Regulatory Boards Stuck In Political Debate

The futures of 19 governing bodies are on hold while lawmakers debate changes to how members on those commissions are chosen.

State boards regulating everything from auctioneers to K-12 educators are caught in a debate over how people are chosen to serve on those bodies.

Nineteen governing bodies, including the state Board of Education, are now set to “wind down” beginning next month, and could dissolve by July 1, 2011 if the Legislature fails to reach an agreement.

They run the gamut from the state Election Commission and Department of Education to the Air Pollution Control Board and Alcohol Beverage Commission.

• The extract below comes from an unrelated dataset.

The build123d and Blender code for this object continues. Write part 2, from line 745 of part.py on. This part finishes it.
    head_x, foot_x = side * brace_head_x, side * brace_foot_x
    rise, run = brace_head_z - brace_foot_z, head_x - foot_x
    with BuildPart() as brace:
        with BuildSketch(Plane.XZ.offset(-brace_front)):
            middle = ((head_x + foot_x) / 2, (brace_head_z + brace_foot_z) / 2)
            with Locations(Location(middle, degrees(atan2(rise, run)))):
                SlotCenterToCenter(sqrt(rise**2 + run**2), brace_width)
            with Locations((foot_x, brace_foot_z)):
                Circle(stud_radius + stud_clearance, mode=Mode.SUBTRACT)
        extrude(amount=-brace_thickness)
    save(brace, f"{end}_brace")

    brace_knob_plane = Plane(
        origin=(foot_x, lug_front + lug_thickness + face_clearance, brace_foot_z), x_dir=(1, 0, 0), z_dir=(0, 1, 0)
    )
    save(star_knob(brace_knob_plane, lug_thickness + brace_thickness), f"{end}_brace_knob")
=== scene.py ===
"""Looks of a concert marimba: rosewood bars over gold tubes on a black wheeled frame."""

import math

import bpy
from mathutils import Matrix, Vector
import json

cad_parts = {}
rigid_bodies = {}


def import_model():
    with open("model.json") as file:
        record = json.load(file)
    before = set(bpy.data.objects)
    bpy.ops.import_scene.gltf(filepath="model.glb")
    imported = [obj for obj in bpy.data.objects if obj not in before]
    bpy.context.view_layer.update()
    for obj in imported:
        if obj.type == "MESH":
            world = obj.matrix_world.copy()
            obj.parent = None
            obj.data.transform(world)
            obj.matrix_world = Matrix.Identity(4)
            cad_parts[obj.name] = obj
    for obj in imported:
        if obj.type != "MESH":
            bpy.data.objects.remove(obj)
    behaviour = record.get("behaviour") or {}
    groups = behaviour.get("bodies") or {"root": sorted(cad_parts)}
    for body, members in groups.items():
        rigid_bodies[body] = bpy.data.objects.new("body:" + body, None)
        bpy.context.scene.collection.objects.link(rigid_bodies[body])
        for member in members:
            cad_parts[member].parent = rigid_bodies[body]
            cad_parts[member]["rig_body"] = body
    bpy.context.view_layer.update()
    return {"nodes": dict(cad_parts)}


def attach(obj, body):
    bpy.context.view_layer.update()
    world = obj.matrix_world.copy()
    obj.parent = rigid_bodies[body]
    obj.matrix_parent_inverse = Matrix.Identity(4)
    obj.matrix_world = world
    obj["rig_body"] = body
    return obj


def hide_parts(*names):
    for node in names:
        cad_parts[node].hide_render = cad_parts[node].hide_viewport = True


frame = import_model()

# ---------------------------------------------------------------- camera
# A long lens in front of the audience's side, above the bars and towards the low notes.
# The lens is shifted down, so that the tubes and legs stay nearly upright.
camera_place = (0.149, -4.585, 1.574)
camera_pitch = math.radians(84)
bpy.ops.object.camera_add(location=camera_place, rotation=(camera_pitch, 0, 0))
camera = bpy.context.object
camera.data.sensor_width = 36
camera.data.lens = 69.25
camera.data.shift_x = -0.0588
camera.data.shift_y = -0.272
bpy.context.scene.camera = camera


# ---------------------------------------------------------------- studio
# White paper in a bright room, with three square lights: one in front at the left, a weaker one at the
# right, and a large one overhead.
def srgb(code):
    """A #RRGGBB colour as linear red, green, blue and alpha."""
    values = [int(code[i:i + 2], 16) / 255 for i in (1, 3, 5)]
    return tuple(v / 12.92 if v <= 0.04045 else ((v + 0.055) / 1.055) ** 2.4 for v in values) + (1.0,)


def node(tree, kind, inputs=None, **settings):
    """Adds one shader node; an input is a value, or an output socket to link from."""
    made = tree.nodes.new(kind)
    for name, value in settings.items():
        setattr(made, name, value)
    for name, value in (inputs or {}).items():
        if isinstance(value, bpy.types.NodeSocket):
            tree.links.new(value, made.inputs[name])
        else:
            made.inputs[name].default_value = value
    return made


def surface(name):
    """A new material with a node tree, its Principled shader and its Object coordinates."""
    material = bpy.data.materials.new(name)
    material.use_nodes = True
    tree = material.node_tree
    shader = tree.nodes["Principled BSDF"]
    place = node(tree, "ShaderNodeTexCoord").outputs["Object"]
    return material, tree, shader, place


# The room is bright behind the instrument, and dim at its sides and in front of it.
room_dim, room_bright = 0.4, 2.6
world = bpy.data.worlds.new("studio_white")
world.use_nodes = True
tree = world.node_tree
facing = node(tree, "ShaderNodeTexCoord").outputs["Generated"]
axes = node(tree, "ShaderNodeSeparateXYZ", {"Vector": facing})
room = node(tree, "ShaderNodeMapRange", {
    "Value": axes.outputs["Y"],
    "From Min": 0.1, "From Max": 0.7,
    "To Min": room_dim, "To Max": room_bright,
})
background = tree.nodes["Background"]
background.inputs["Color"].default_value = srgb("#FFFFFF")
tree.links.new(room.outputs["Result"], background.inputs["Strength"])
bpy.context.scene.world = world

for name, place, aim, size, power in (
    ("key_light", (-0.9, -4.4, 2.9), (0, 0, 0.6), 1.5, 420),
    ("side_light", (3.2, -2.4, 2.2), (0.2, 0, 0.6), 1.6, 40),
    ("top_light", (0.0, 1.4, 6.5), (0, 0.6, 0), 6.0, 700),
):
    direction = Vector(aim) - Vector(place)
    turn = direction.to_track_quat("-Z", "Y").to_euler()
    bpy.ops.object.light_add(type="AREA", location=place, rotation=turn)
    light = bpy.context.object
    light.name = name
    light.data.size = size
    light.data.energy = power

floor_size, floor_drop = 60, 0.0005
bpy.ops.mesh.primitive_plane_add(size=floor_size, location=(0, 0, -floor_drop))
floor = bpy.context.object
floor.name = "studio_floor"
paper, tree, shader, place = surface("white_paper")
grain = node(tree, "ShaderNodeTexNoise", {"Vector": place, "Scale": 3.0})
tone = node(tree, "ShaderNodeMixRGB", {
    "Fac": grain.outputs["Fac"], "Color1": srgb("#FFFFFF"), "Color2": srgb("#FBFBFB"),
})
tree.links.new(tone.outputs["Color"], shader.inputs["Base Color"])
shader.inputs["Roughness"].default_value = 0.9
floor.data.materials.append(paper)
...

All state boards, departments and commissions have a sunset date. As that day approaches, legislators review the governmental bodies and decide whether to extend their existence, or let them fade away.

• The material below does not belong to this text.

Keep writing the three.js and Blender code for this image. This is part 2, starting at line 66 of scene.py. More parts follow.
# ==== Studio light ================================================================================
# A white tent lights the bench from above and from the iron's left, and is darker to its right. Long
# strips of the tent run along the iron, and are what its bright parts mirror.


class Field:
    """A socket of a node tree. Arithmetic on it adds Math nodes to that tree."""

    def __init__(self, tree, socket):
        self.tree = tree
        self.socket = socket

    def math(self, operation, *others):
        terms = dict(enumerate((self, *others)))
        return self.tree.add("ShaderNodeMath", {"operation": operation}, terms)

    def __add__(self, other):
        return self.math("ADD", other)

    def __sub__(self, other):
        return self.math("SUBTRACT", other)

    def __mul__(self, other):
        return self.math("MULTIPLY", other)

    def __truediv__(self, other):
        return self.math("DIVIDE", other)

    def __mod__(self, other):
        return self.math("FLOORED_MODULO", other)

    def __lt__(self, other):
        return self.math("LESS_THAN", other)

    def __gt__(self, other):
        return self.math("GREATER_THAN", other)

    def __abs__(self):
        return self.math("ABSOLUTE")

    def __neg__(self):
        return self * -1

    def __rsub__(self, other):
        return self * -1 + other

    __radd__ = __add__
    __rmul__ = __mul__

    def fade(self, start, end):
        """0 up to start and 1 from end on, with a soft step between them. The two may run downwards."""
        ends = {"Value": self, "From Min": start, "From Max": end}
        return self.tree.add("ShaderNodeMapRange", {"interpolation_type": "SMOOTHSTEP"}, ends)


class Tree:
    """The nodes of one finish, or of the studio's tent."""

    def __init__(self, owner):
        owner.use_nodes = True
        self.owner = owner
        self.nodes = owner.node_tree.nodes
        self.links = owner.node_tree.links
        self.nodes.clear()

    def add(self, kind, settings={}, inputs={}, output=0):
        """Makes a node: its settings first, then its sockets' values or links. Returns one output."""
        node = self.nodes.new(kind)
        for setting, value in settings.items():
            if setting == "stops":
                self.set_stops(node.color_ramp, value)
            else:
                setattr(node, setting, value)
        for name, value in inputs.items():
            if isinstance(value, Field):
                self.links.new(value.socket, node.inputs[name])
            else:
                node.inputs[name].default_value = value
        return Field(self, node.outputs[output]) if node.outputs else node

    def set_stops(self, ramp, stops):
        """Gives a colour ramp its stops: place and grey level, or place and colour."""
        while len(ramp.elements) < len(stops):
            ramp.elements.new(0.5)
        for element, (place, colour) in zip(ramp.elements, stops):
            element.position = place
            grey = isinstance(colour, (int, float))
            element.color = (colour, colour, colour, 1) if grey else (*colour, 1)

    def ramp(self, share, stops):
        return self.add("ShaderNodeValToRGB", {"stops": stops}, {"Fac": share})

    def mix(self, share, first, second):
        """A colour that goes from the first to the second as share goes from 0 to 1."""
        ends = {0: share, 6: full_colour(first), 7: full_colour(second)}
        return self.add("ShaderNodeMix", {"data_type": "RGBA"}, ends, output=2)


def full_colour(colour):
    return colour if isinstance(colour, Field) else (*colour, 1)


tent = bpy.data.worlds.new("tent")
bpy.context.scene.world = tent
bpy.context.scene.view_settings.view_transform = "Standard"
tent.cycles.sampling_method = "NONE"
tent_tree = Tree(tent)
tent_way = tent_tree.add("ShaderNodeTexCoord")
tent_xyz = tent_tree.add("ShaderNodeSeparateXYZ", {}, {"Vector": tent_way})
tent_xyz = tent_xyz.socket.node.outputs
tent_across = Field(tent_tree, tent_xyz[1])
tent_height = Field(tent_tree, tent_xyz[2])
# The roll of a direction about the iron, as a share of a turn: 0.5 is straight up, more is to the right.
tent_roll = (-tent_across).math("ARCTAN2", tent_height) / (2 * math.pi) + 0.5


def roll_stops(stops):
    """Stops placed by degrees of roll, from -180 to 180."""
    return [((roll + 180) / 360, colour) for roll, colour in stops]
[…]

The issue holding up this year’s batch boils down to whether the governor — or other leaders choosing board members — should be required to pull a candidate from a recommended list of applicants, or be able to pick appointees freely. If the issues aren’t resolved, said Senate Government Operations Committee Chairman Sen. Bo Watson, “these boards will go away.”

Some say top officials should maintain the current practice of appointing some members to boards and commissions from a recommended list of candidates suggested by professional associations such as the Chamber of Commerce, Tennessee Association of Nurses or other organizations relevant to the subject of the committee.

Supporters of the system say it ensures candidates have a genuine expertise in the field and are respected among their peers — instead of letting the governor decide by himself who is the best for the job, said Rep. Susan Lynn, who chairs the House Government Operations Committee.

“This is their government. It’s not the governor’s government. It’s the people’s government,” she said, adding that that the practice deters “strictly political appointments.”

A nominee who has the blessing of a professional association would generally have more experience than someone appointed to the board because they contributed to a politician’s campaign, Lynn said.

Anyone appointed to a committee must be committed, she added, saying they take up complex issues, work long hours and make decisions that can often mean the end of someones career.

“The government literally owns the title to what you do and you cannot work unless you take the test and pay the fee and get licensed by them,” said Lynn, often a vocal opponent to many occupational license requirements. “And then the government, say a board or commission, made up of political appointees can apply laws and rules to you that these political appointees make up. And then they also judge you and then enforce discipline on you and they can even take away your ability to work by taking away your license.”

But other lawmakers — mainly Senate Republicans — say a professional association doesn’t represent all experts in a given field. Individuals who chose not to associate or pay dues for a certain group have no chance of earning an appointment to a state board or commission, said Watson.

Professional associations “should not control the process. They should have no greater standing than any citizen does,” he said. “We believe government should be open for all Tennesseans.”

To guard against political appointments, all selected board members should be held to a specific set of standards, Watson added.

“If you define the qualifications, then a governor, a lieutenant governor or a speaker of the House cannot pick their friends,” he said. “Furthermore, it’s patronage either way. (If) the Chamber of Commerce picks the person they like, who’s to say they’re not practicing patronage,” said Watson.

Legislators in both chambers had the option to renew the sunset dates for various control boards, but the measures were usually held up by the Senate. Those government bodies include: the Air pollution Control Board, Alcoholic Beverage Commission, Board of Dietitian/Nutritionist Examiners, Board of Examiners for Architects and Engineers, Board of Examiners for Nursing Home Administrators, Board of Nursing, Board of Pharmacy, Committee for Clinical Perfusionists, Council for Hearing Instrument Specialists, Council on Children’s Mental Health Care, Department of Education, Emergency Medical Services Board, Real Estate Appraiser Commission, Real Estate Commission, State Board of Education, State Election Commission, Tennessee Auctioneer Commission, Tennessee Medical Examiner Advisory Council and Tennessee Medical Laboratory Board.